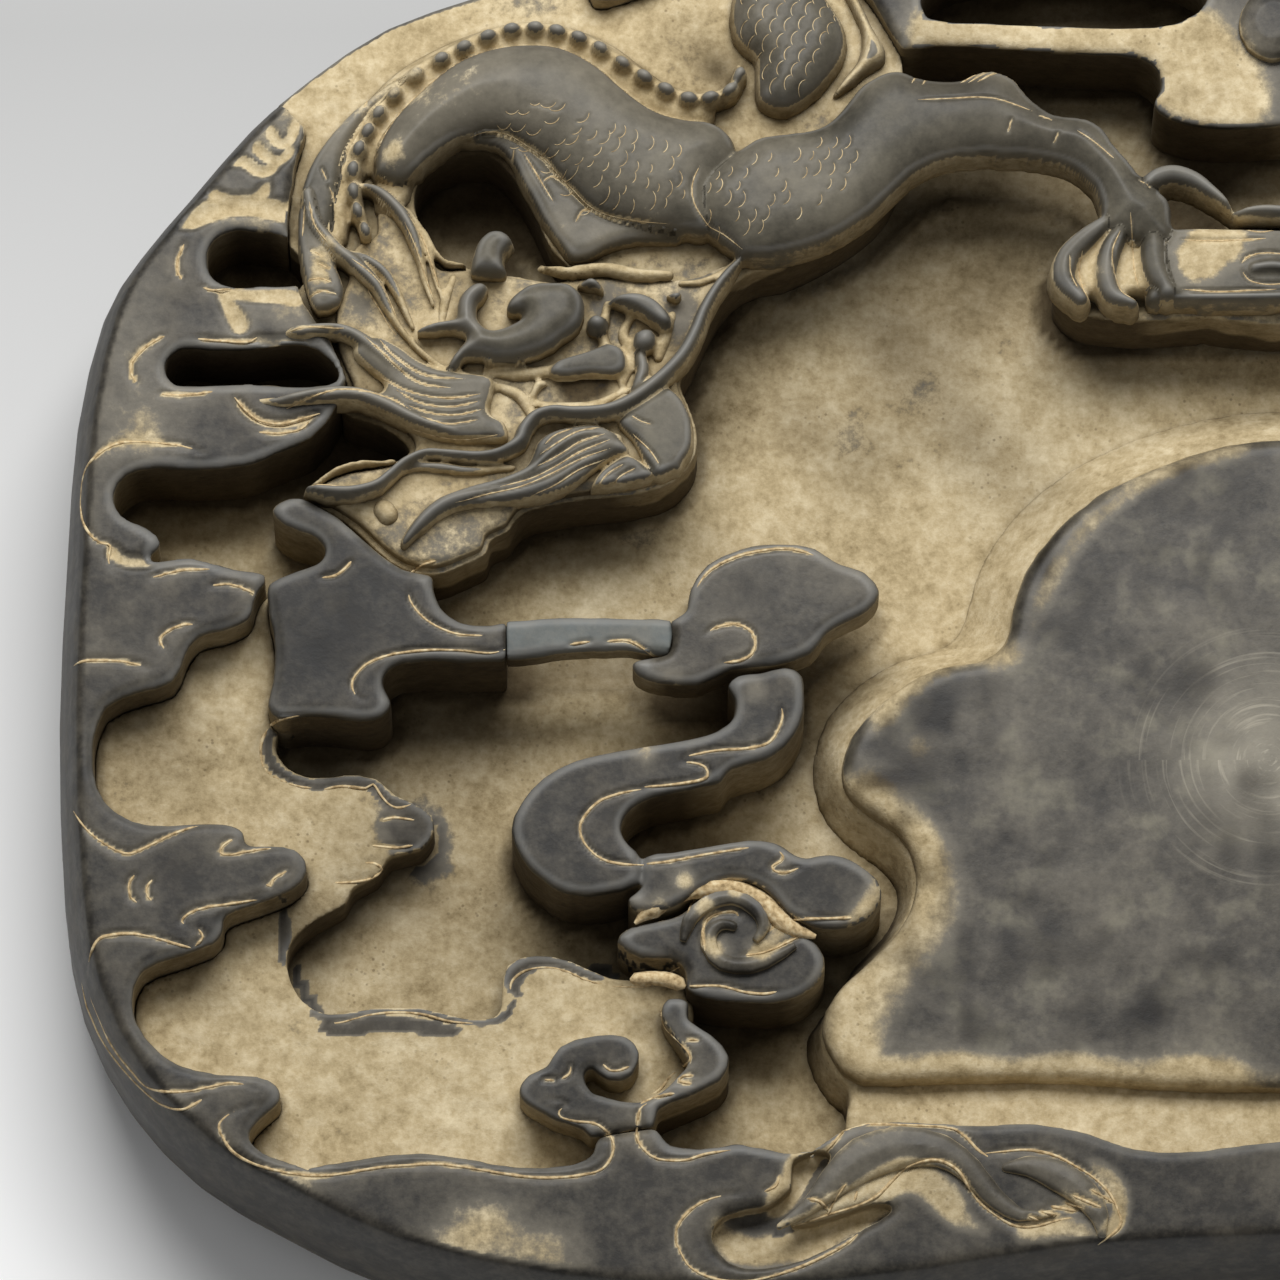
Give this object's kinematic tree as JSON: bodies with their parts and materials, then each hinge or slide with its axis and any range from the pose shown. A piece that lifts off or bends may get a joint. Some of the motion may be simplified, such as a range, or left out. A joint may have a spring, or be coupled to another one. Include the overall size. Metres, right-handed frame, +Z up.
{
  "type": "ink stone",
  "caption": "Large carved ink stone: a dragon among clouds round a deep ink pool and a raised grinding field, with a cloud arm and a foreleg bridging the pool.",
  "frame": {"origin": "middle of the flat underside, below the middle of the widest outline", "axes": "+X along the stone's length, to the user's right; +Y away from the user, towards the dragon's side; +Z up from the table"},
  "size_m": [0.376, 0.295, 0.055],
  "materials": {
    "carved_stone": "dark slate, carved and worn smooth, satin, ochre dust in the cuts",
    "side_stone": "dark slate, ground sides and pool floor, matt, dusty in the pools",
    "dusty_stone": "dark slate under a coat of dry ochre dust, matt",
    "field_stone": "honed slate, mottled, with fine swirling grinding marks",
    "arm_stone": "blue-grey slate, worn smooth, joined again at a break",
    "dark_stone": "near-black slate, worn smooth, satin, with small pits"
  },
  "bodies": {
    "root": {"base_slab": "side_stone", "rim_west": "carved_stone", "rim_south": "carved_stone", "rim_east": "carved_stone", "rim_north": "carved_stone", "cloud_terrace": "dusty_stone", "pool_bank": "dusty_stone", "grinding_field": "field_stone", "dragon_ground": "dusty_stone", "claw_rock": "dusty_stone", "cloud_west": "carved_stone", "cloud_arm": "arm_stone", "cloud_head": "dark_stone", "cloud_scroll": "carved_stone", "cloud_lobe": "carved_stone", "cloud_swirl": "carved_stone", "cloud_curls": "carved_stone", "cloud_ruyi": "carved_stone", "cloud_knob": "carved_stone", "wave_wings": "carved_stone", "dragon_body": "carved_stone", "dragon_back": "carved_stone", "dragon_spine": "carved_stone", "dragon_belly": "carved_stone", "dragon_tail": "carved_stone", "dragon_foreleg": "carved_stone", "dragon_claws": "carved_stone", "head_bed": "carved_stone", "dragon_head": "carved_stone", "dragon_snout": "carved_stone", "dragon_eye": "carved_stone", "dragon_horns": "carved_stone", "dragon_jaw": "carved_stone", "dragon_mane": "carved_stone", "dragon_beard": "carved_stone", "pearl_bar": "carved_stone"}
  },
  "joints": []
}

----------------

Scan the lines for the string "from". Pick out every line that has it.

## Task output:
Give this object's kinematic tree as JSON: bodies with their parts and materials, then each hinge or slide with its axis and any range from the pose shown. A piece that lifts off or bends may get a joint. Some of the motion may be simplified, such as a range, or left out. A joint may have a spring, or be coupled to another one. Include the overall size. Metres, right-handed frame, +Z up.
  "frame": {"origin": "middle of the flat underside, below the middle of the widest outline", "axes": "+X along the stone's length, to the user's right; +Y away from the user, towards the dragon's side; +Z up from the table"},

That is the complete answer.